Round 3, pick 96 — Nicholas Petit-Frere, OT, Ohio State
Life without Anthony Castonzo continues to be a challenge. Eric Fisher didn’t give the Colts what they were hoping for last season and remains a free agent. Indy appears confident Matt Pyror can hold down the left tackle position after he performed well when called upon in 2021. Still, adding an athletic, development tackle like Petit-Frere should be a priority. Best case scenario: Petit-Frere improves his technique and becomes a franchise left tackle in time. Worst case scenario: Petit-Frere fills the all-important swing tackle role and provides solid blocking during fill-in duty.
Round 4, pick 115 — Cade Otton, TE, Washington
The Colts are going to miss Jack Doyle far more than many realize. In the wake of his retirement, the front office has done nothing to address the position other than re-sign Moe Alie-Cox. Otton is one of the best blocking tight ends in this draft and has the skills to contribute in the passing game, as well. He was underutilized at Washington and could be more productive in the pros.
Round 4, pick 116 — Zyon McCollum, CB, Sam Houston State
Cornerback is not the pressing need it once was after the signing of Stephon Gilmore. The move allows the Colts to make a pick like this, taking a chance on an elite athlete who may not be ready to start right away. You’ll have a hard time finding another corner with McCollum’s physical tools — height: 6’2″, 40 time: 4.33 seconds, vertical jump: 39.5″, broad jump: 132″, short-shuttle: 3.94 seconds, 3-cone: 6.48 seconds). With proper coaching, McCollum could take over as CB1 after Gilmore’s two-year contract expires.
Round 4, pick 122 — Kyle Philips, WR, UCLA
Did I mention the Colts need help at receiver? Ballard takes another stab at the position by drafting Hunter Renfrow’s doppelganger. He may look more like a ball boy compared to some of the size-speed freaks in this class, but Philips has the foot quickness and route-running prowess to become a slot extraordinaire in Indianapolis.

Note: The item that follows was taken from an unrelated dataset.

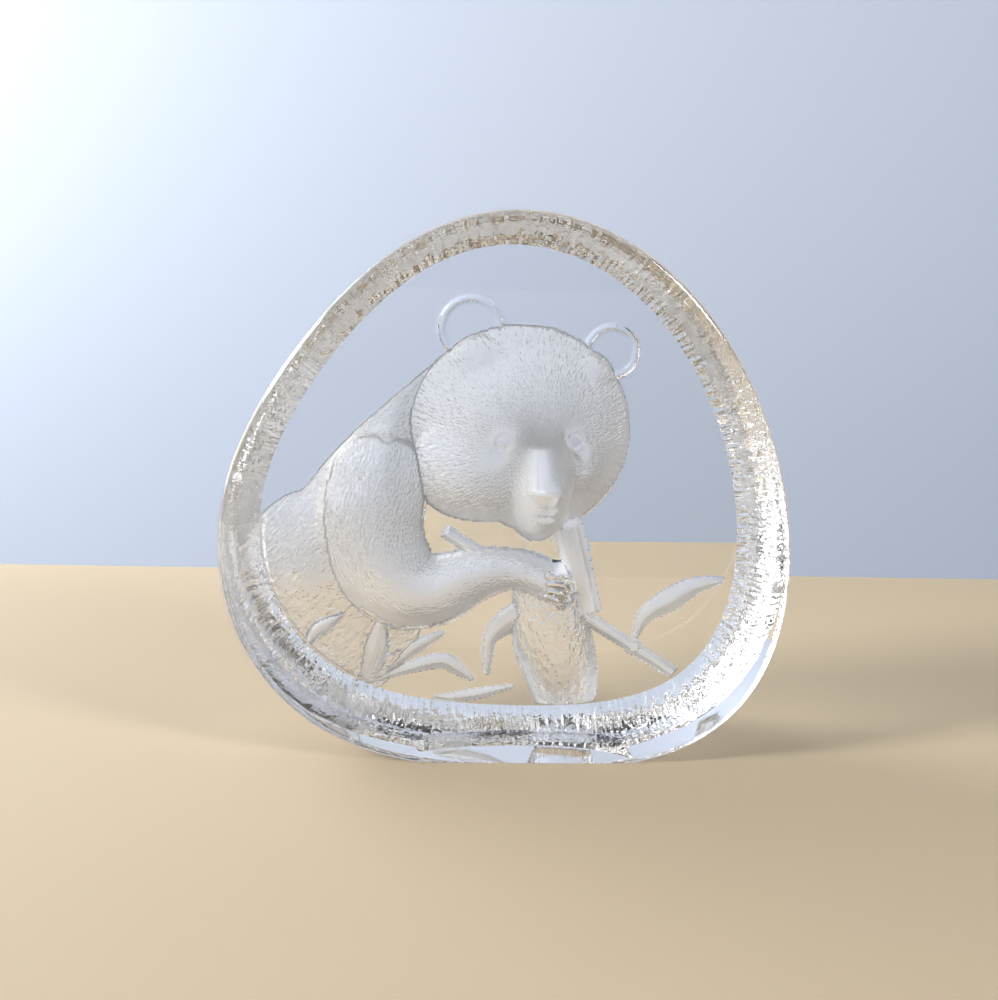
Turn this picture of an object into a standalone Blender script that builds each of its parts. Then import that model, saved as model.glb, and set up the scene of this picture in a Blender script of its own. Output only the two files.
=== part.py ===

Round 5, pick 179 — Joshua Williams, C, UNC Pembroke
Who?! Ballard loves to use his late-round picks on small school prospects with upside. Williams has the length and movement skills teams are looking for at the position. After the free agent departures of guards Mark Glowinski and Chris Reed, Danny Pinter projects to take over as Indy’s starting right guard. That leaves the interior offensive line depth looking thin.
Round 6, pick 216 — Jack Sanborn, LB, Wisconsin
Linebacker is a sneaky need for the Colts. Starter Bobby Okereke and top backup E.J. Speed are in the final year of their contracts, while backup and special teamer Matthew Adams signed with Chicago this offseason. Sanborn can provide depth and contribute on special teams in year one while potentially developing into a starter down the line.
Round 7, pick 240 — Noah Elliss, DT, Idaho
With their final pick, the Colts add depth in the trenches. At 6’4″, 346 lbs, Elliss is a mountain of a man with the strength to clog the middle and stuff the run. He moves better than you’d expect, and with a couple years of development, could be ready to take over at nose tackle when Grover Stewart’s contract expires in 2024.